In the history of modern rational thought, there’s hardly a creed more definitive than Objectivism, the philosophy movement created by Russian-American novelist and thinker Ayn Rand. Among the central tenets of Objectivism is the idea that we can gain objective knowledge through the processes of logic and that the pursuit of our own happiness, framed as rational self-interest, is the sole purpose of existence. While such moral code may seem overly cynical, especially in the age of the Charter for Compassion, it seems to be the silent underwriting of much of today’s modus operandi.

Today, we look at a threepart interview Rand gave in 1959, as part of Mike Wallace’s Gallery of Colorful People series on CBS. More than half a century later, Rand’s code of morality and her bold challenge to altruism theory is equally controversial and no less fascinating to study. Judgement of its moral righteousness aside, Objectivism is still one of the most important cultural conversations to engage, if only for the passionate consideration of all sides of the argument that it ignites.

What makes this particular interview noteworthy is that Wallace plays, with complete composure, the perfect devil’s advocate, eliciting a series of almost emotional retorts from the living epitome of emotionless rationalism. Watch, waver, and draw your own conclusions.

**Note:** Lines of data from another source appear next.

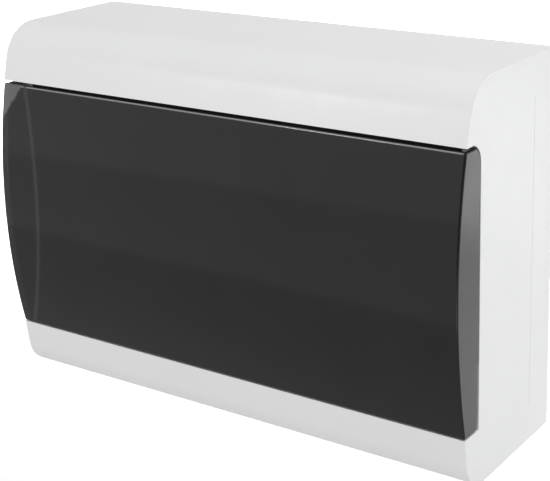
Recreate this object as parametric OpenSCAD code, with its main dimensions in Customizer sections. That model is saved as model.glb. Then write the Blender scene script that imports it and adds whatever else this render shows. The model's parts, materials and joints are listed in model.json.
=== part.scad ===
// Surface-mounted load center for one row of DIN-rail devices, with a smoked flap door.
// X runs along the row, +Y points into the wall and +Z points up. The origin is the centre of the
// wall face, so the whole case stands in front of it, at negative Y.

/* [Case] */
// Outer width of the case
body_w = 284; // [276:1:320]
// Outer height of the case
body_h = 200; // [196:1:230]
// Depth from the wall to the crown of the bowed front
body_d = 98.5; // [97:0.5:106]
// Radius of the bowed front, which the door and the upper strip share
front_r = 320; // [300:5:400]
// Angle of the strip below the door from upright
strip_tilt = 7; // [4:1:12]
// Radius of the long top front corner
top_r = 22; // [14:1:22]
// Radius of the long bottom front corner
bottom_r = 18; // [12:1:20]
// Wall thickness of the case
wall = 2.5; // [2.3:0.1:3]

/* [Door] */
// Height of the upper edge of the door opening above the centre
opening_top = 70.7; // [69:0.1:71]
// Depth of the lower edge of the door opening below the centre
opening_bottom = 70.4; // [69:0.1:71]
// Gap above the door
top_gap = 1.8; // [1.2:0.1:1.8]
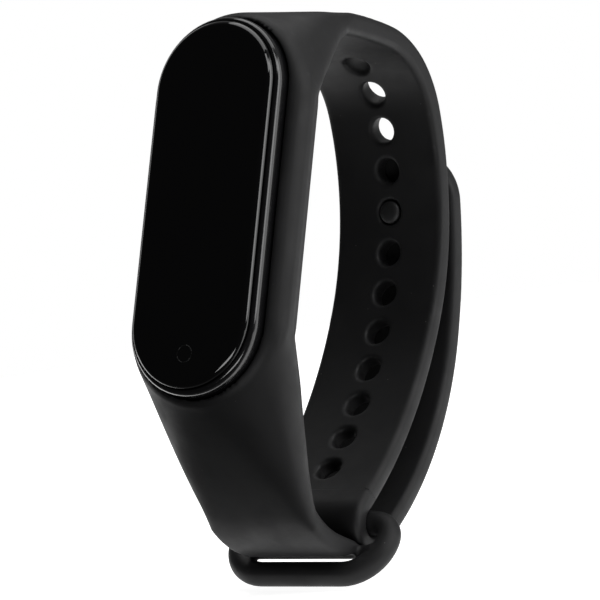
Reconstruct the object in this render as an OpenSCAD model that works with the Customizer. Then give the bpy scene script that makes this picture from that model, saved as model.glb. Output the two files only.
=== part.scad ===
// Fitness tracker band: a pill-shaped tracker pod snapped into a one-piece silicone wristband.
// The long strap goes over the wrist, through an oval ring at the end of the short strap, folds
// back over the ring's rear bar and is held by a stud in one of twelve holes.
//
// Frame: +Z up, X along the forearm, the display faces -Y and leans back. The origin is the
// middle of the wrist opening. Inside the modules everything is drawn with the pod upright:
// y runs from the display towards the wrist, z along the pod, and placed() leans it all back.

/* [Pod] */
// Length of the tracker pod
pod_length = 46.9; // [44:0.1:50]
// Width of the tracker pod
pod_width = 18.1; // [17:0.1:19.5]
// Height of the glass above the cradle's lip
glass_rise = 3.0; // [2.2:0.1:3.6]
// Thickness of the cover glass
glass_thick = 1.4; // [1.2:0.1:1.6]
// Depth of the pod behind the cradle's lip
pod_sink = 9.4; // [8.8:0.1:10]
// Wall thickness of the pod's housing
shell_wall = 0.9; // [0.7:0.1:1.1]

/* [Band] */
// Width of the strap where it is straight
strap_width = 15.8; // [14.8:0.1:15.8]
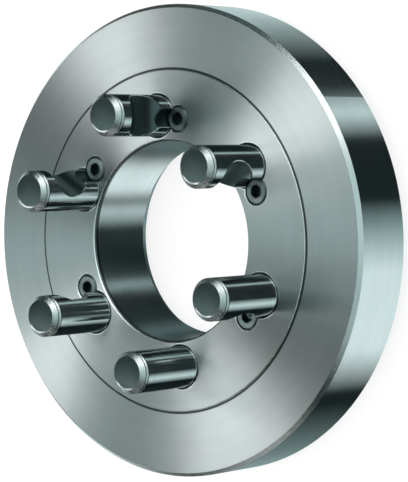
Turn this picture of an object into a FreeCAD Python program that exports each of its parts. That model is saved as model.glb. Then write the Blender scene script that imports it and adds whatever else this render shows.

When you are asked to love everybody indiscriminately, that is to love people without any standard, to love them regardless of whether they have any value or virtue, you are asked to love nobody.” ~ Ayn Rand

Love should be treated like a business deal, but every business deal has its own terms and its own currency. And in love, the currency is virtue. You love people not for what you do for them or what they do for you. You love them for the values, the virtues, which they have achieved in their own character.” ~ Ayn Rand

For a deeper look at Rand’s philosophy and moral code, we highly recommend her iconic Atlas Shrugged, one of the most important written works of the 20th century. And we should also point out that you certainly don’t have to agree with Rand’s views in order to appreciate their cultural significance.